## Written instruction:
Answer with one number: the count of lines in the listing below that hold the word "JSON".

[Data entries]
•••
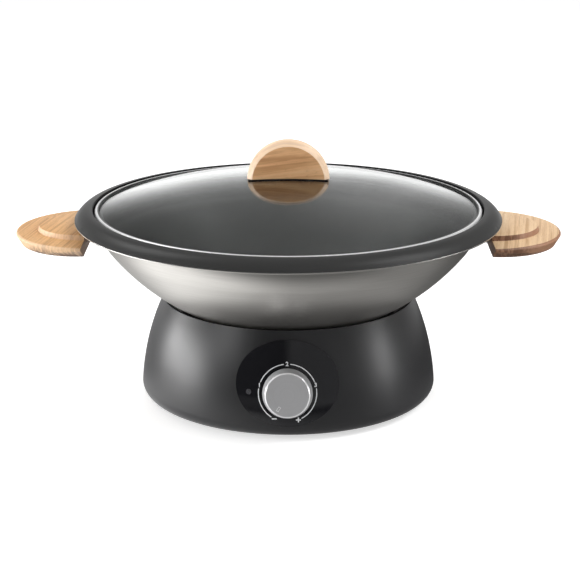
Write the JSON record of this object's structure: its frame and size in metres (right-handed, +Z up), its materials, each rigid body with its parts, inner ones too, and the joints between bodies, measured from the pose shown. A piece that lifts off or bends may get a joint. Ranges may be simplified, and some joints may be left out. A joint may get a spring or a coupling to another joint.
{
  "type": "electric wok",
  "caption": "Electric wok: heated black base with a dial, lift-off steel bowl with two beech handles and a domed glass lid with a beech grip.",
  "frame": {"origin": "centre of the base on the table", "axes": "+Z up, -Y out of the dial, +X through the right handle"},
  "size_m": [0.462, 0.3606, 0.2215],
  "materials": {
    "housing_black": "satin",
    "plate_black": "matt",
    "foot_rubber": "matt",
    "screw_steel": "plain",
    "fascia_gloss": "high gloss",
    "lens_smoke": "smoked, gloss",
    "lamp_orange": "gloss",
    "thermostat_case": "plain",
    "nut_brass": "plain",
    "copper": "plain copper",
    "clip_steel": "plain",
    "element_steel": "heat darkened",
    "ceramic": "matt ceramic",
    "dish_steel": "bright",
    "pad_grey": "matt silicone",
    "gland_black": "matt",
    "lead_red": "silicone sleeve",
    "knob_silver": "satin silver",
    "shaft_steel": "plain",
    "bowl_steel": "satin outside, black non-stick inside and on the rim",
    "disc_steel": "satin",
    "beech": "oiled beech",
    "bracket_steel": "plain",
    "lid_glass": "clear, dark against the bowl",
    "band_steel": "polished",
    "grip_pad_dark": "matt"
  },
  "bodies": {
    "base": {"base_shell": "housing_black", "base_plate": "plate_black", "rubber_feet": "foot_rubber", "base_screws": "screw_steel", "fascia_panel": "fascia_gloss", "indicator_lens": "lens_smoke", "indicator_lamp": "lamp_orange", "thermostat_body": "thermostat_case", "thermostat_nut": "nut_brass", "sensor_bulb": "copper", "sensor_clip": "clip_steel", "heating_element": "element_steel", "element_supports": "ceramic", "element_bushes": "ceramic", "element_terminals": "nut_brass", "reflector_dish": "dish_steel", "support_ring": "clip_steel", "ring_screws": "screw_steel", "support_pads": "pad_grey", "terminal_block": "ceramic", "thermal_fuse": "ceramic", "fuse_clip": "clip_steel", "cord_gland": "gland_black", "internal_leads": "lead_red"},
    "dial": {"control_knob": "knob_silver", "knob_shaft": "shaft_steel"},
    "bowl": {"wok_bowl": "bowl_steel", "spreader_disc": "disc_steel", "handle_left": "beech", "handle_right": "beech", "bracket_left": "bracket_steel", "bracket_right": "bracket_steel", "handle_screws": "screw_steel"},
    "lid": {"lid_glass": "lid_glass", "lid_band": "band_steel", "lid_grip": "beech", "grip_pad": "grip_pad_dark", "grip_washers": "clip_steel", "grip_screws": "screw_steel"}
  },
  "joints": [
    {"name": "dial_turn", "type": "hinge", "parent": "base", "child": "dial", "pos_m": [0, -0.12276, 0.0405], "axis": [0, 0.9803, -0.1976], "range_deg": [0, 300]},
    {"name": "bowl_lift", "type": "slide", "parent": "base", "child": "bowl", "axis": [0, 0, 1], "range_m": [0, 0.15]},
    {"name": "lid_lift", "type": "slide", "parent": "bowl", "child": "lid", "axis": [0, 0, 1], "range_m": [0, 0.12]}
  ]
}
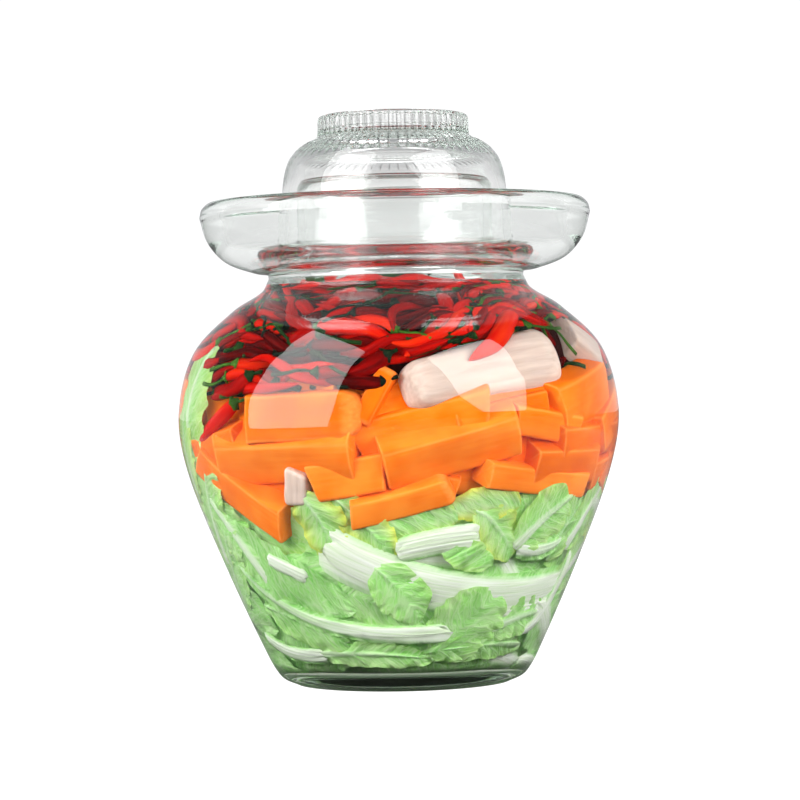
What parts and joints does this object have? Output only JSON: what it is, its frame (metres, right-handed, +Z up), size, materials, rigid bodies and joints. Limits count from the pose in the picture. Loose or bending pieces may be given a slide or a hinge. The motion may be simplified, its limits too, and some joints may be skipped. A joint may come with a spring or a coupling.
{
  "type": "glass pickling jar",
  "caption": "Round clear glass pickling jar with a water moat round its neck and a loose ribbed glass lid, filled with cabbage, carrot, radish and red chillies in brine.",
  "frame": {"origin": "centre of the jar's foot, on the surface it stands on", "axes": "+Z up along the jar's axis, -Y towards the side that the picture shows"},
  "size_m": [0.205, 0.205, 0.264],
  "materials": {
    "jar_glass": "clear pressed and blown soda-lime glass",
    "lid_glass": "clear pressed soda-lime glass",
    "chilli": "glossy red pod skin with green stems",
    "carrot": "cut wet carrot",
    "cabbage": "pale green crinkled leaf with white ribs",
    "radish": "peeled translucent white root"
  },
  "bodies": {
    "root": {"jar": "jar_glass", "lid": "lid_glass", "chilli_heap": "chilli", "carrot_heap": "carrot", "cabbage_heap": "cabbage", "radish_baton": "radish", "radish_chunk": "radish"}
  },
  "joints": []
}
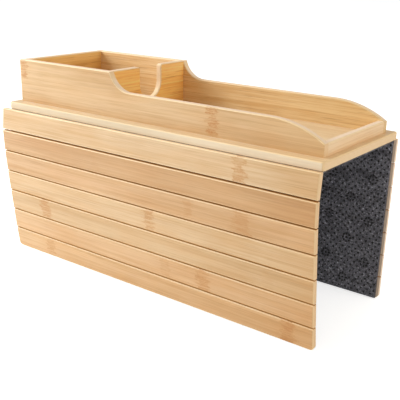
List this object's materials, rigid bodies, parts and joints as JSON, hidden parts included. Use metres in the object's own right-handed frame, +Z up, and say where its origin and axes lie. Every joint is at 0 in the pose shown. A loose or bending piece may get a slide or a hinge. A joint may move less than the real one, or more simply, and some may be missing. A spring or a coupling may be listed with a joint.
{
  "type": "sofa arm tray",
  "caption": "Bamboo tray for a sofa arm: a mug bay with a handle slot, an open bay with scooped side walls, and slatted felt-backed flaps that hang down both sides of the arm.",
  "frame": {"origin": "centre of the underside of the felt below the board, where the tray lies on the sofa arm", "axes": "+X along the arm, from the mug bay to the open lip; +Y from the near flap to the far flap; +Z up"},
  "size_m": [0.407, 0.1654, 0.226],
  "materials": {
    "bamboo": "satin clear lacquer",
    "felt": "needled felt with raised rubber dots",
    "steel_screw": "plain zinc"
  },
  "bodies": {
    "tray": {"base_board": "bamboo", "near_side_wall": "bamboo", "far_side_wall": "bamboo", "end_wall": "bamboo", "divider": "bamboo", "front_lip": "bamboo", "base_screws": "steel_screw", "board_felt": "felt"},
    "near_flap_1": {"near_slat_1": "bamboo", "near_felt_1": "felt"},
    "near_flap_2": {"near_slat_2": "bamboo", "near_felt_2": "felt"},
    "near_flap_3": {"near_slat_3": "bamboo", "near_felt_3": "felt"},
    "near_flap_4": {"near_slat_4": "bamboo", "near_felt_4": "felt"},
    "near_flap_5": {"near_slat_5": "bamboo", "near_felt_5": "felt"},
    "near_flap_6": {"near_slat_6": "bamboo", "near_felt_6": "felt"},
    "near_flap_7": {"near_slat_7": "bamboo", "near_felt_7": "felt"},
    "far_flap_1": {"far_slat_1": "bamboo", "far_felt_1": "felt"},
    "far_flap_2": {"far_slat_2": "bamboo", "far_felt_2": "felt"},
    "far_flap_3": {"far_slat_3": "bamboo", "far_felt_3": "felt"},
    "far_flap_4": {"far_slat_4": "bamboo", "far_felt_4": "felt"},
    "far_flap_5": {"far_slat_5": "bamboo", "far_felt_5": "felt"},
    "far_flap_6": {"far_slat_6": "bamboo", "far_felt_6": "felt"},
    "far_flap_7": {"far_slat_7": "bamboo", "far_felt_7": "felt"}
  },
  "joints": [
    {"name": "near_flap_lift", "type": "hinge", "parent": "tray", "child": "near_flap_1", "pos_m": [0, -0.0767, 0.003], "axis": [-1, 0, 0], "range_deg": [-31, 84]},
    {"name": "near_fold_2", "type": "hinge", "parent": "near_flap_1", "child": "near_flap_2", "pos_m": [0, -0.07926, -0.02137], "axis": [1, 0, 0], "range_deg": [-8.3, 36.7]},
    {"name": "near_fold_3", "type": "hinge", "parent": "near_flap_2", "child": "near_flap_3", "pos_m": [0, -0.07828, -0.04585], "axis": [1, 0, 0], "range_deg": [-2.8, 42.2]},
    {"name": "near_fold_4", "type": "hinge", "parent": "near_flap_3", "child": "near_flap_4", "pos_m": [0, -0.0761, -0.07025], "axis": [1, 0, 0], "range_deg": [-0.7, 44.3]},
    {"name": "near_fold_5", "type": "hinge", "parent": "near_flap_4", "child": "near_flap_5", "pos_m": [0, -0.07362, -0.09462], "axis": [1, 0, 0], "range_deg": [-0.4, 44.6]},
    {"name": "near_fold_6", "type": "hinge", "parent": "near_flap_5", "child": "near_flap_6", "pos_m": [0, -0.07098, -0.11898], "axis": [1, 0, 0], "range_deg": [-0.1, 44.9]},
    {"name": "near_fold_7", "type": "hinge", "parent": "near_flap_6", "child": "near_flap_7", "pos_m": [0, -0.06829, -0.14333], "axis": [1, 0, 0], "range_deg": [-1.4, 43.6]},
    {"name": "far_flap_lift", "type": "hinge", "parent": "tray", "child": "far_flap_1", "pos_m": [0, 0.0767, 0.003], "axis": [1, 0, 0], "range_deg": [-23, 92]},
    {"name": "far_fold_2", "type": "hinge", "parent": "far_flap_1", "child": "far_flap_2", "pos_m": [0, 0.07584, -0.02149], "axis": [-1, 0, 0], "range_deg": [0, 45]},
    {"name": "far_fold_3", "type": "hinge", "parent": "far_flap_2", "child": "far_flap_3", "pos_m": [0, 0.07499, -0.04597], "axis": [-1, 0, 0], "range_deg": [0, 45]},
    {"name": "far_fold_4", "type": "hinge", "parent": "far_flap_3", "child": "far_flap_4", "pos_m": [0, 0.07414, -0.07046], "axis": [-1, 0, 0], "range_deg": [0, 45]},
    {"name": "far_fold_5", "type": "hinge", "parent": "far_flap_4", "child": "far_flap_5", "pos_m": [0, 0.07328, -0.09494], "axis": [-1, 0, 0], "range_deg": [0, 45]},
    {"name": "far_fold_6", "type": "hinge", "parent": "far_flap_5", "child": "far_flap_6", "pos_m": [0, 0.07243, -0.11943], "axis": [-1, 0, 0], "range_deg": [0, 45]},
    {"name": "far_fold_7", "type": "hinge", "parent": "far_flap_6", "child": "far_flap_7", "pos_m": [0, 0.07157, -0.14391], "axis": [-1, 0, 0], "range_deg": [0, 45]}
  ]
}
•••
## The response:
3